The idea that nation-states could survive such casualty rates and remain functioning entities is questionable.
The idea that one of the warring nation-states, not only survives the exchange, but then undertakes a transoceanic invasion of scale greater than D-Day after sustaining such a casualty rate is pure fiction (but the OP does mention this is an author - I’m thinking clearly an author of fiction, yes?)
Basically yes. If the Soviets had landed an invasion force in Washington State and were moving inland, you probably wouldn’t have half of Seattle show up on a field a mile from town with a mishmash of Garands, 1911’s, AR-15’s, 12 gauge shotguns, old police 33 cal revolvers and other assorted weapons ready to fight an old-fashioned battle against trained Red Army soldiers with Kalashnikovs, mortars, grenades, a dozen tanks and 5 Hinds, and working supply lines. The Soviets would march into town and citizens would hide in buildings and pop off officers and run quick search and destroy missions to weaken the Soviets’ resources and morale.
I believe they were prepared to waste that many people but worst case scenario, after the plausibility of ending things reasonably and in a major self defense on both sides. After all that I would think the radioactive mess alone would keep them off eachother’s soil. I mean they cleared out chernobyl pretty quick.

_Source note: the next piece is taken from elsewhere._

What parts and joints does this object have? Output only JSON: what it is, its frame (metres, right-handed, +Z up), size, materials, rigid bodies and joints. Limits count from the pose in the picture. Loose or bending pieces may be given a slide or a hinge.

The Soviets, in general, did not believe limited nuclear wars could be contained:
Not only did the Soviets know they didn’t have enough ships and transport aircraft to bring a ground force to the United States capable of accomplishing anything useful, they also knew it was unlikely that selective use of nuclear weapons would wind up anywhere short of a full nuclear war. The “author” mentioned in the OP is talking about fantasies, not reality.

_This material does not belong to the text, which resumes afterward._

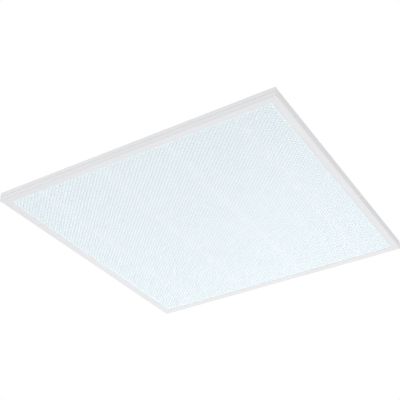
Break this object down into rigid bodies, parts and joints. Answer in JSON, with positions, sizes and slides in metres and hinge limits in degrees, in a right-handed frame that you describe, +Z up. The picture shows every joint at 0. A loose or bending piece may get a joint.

I’ll take it one step further. What is even sillier is that supposedly it’s not the largest, most powerful navy in the world, it’s not the most advanced air force, or the large supply lines that stretch across a vulnerable ocean deterred a Russian invasion. It’s untrained civilians with guns.
It was originally going to be China. But the Chinese complained and the movie was changed. Which must have been tricky because they had already completed filming.
The studio wants to sell a shitload of movies to the Chinese in the future? Or maybe wants China to start cracking down on piracy? Or wants to open a studio there? There are a million reasons why they could change their minds.
I hope the dubbing is as bad as that Mohammed movie. “Let’s get these (North Korean) bastards!”